My first thought was a small used pick-up. Turns out, most folks seemed to like their small pick-ups much more than I did. Much more. There were no reasonable deals to be found, let alone good deals. So, I shifted my thinking to a sedan. Long story short, I didn’t find much better here. Everything was well over book value, and the only one I actually looked at looked pathetic. So I did something I never dreamed I’d be doing — I shopped eBay for a car, and found one. A 1997 Dodge Intrepid, base model (i.e., not an ES), with a 3.5L engine. When thinking about buying a car on eBay, I figured I had more knowledge about the seller, through eBay’s feedback system, than I did with a local seller. Granted I wasn’t going to actually see the car, other than some photos, but I took a chance. Primarily took the chance because the car was going for less than $1K, and had a book value, if in fair condition, of $2,680. I put a max bid of $1,300 and got it at $1,226. With the $125 “administration fee” (read that as “buyer pays the eBay fees”) that was slightly over half of the book value.

I knew a couple of things going in (from talking to the seller). It had a crack in the windshield, it needed a couple of new tires, and it had no radio.

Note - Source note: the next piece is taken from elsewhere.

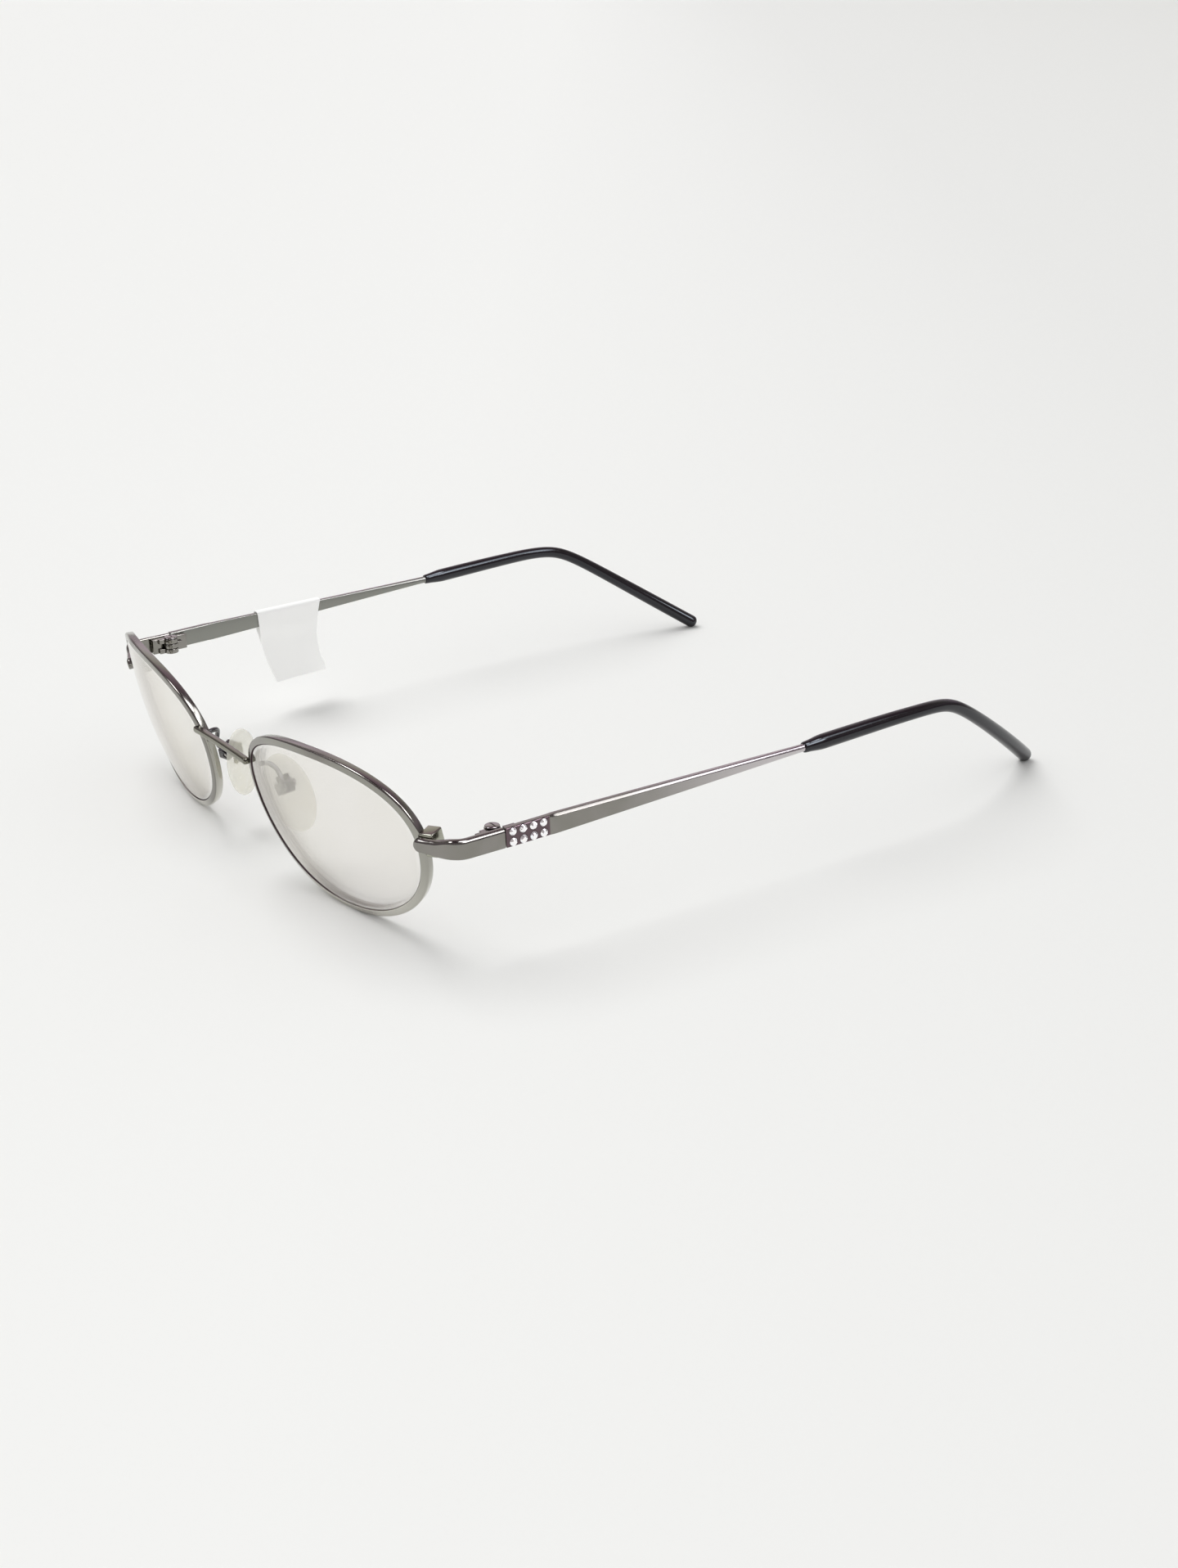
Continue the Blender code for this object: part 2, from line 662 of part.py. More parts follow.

The car had been repossessed, so I knew there might be another 1997 Dodge Intrepid thing or two I would find. But I figured I had about $1,300 to play with to get it to “fair” condition, per Kelly Blue Book, so it would be a pretty good shot at that price. So far, so good. The clickable photo here gives you an idea of what it looks like, and later on I’ll be adding a more detailed page on it. After replacing several fuses everything works, and I did put a couple of tires on it — found used ones to match the wear on the others, and by installing used tires, some 25K to 30K miles from now they’ll all four need replaced, and I much prefer changing all four at once. I’ve also changed out the headlights, which worked but were broken and loose in the car, replaced two interior lamps, one exterior light, had a couple of belts changed, had the oil changed, and installed my satellite radio receiver. So far, it appears I got a pretty good deal.

Now, of course, after having it a couple of weeks and fixing a few things, Number One Son wants it. Apparently I’ll be back to looking for a small pick-up in a few months and passing the car on to him. And I’ll already miss her. The Trep (yep, I named her) is growing on me every time I drive her.

In any case, wish me luck in the new job, and wish me luck with The Trep.